— RECORDED DATA —
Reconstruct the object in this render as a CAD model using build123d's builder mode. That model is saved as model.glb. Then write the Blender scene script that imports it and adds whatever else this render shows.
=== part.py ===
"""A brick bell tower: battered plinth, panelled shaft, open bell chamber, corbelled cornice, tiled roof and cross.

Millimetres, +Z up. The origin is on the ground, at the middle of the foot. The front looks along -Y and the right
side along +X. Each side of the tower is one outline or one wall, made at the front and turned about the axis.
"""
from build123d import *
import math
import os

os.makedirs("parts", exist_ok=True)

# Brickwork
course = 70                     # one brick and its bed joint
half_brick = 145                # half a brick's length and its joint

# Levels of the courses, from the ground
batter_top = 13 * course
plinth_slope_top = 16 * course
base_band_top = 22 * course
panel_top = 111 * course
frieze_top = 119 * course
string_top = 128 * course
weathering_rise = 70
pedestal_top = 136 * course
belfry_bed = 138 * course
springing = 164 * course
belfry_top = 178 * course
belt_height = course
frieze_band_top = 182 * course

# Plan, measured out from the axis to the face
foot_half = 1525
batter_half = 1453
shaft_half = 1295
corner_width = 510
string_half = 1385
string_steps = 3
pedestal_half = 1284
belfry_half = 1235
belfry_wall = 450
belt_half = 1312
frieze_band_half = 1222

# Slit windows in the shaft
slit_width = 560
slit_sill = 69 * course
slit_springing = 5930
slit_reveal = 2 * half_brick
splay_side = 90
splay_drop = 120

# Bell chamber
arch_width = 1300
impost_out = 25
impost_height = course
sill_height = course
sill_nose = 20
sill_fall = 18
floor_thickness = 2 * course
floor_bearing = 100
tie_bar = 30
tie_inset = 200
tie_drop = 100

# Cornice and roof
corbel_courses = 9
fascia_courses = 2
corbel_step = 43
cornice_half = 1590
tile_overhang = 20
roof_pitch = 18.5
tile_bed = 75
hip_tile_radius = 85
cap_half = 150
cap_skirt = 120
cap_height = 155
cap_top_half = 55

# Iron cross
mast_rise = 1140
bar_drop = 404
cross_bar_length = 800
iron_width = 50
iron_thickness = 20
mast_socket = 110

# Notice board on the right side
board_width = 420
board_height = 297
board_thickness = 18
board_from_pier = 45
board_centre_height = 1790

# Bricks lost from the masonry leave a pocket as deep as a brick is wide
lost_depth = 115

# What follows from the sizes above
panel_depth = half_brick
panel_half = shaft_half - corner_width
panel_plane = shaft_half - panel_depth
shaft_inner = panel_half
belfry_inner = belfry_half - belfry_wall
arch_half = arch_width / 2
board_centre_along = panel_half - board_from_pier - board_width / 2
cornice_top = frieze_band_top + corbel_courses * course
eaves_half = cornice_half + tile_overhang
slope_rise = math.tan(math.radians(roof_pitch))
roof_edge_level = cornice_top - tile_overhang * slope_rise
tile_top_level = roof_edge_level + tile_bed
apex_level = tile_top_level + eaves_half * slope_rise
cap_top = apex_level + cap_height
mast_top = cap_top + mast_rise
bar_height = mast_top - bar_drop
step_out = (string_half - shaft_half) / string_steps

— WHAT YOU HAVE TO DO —
Word for word, write out all of the data above.

— RESULT FOR THIS EXERCISE —
Reconstruct the object in this render as a CAD model using build123d's builder mode. That model is saved as model.glb. Then write the Blender scene script that imports it and adds whatever else this render shows.
=== part.py ===
"""A brick bell tower: battered plinth, panelled shaft, open bell chamber, corbelled cornice, tiled roof and cross.

Millimetres, +Z up. The origin is on the ground, at the middle of the foot. The front looks along -Y and the right
side along +X. Each side of the tower is one outline or one wall, made at the front and turned about the axis.
"""
from build123d import *
import math
import os

os.makedirs("parts", exist_ok=True)

# Brickwork
course = 70                     # one brick and its bed joint
half_brick = 145                # half a brick's length and its joint

# Levels of the courses, from the ground
batter_top = 13 * course
plinth_slope_top = 16 * course
base_band_top = 22 * course
panel_top = 111 * course
frieze_top = 119 * course
string_top = 128 * course
weathering_rise = 70
pedestal_top = 136 * course
belfry_bed = 138 * course
springing = 164 * course
belfry_top = 178 * course
belt_height = course
frieze_band_top = 182 * course

# Plan, measured out from the axis to the face
foot_half = 1525
batter_half = 1453
shaft_half = 1295
corner_width = 510
string_half = 1385
string_steps = 3
pedestal_half = 1284
belfry_half = 1235
belfry_wall = 450
belt_half = 1312
frieze_band_half = 1222

# Slit windows in the shaft
slit_width = 560
slit_sill = 69 * course
slit_springing = 5930
slit_reveal = 2 * half_brick
splay_side = 90
splay_drop = 120

# Bell chamber
arch_width = 1300
impost_out = 25
impost_height = course
sill_height = course
sill_nose = 20
sill_fall = 18
floor_thickness = 2 * course
floor_bearing = 100
tie_bar = 30
tie_inset = 200
tie_drop = 100

# Cornice and roof
corbel_courses = 9
fascia_courses = 2
corbel_step = 43
cornice_half = 1590
tile_overhang = 20
roof_pitch = 18.5
tile_bed = 75
hip_tile_radius = 85
cap_half = 150
cap_skirt = 120
cap_height = 155
cap_top_half = 55

# Iron cross
mast_rise = 1140
bar_drop = 404
cross_bar_length = 800
iron_width = 50
iron_thickness = 20
mast_socket = 110

# Notice board on the right side
board_width = 420
board_height = 297
board_thickness = 18
board_from_pier = 45
board_centre_height = 1790

# Bricks lost from the masonry leave a pocket as deep as a brick is wide
lost_depth = 115

# What follows from the sizes above
panel_depth = half_brick
panel_half = shaft_half - corner_width
panel_plane = shaft_half - panel_depth
shaft_inner = panel_half
belfry_inner = belfry_half - belfry_wall
arch_half = arch_width / 2
board_centre_along = panel_half - board_from_pier - board_width / 2
cornice_top = frieze_band_top + corbel_courses * course
eaves_half = cornice_half + tile_overhang
slope_rise = math.tan(math.radians(roof_pitch))
roof_edge_level = cornice_top - tile_overhang * slope_rise
tile_top_level = roof_edge_level + tile_bed
apex_level = tile_top_level + eaves_half * slope_rise
cap_top = apex_level + cap_height
mast_top = cap_top + mast_rise
bar_height = mast_top - bar_drop
step_out = (string_half - shaft_half) / string_steps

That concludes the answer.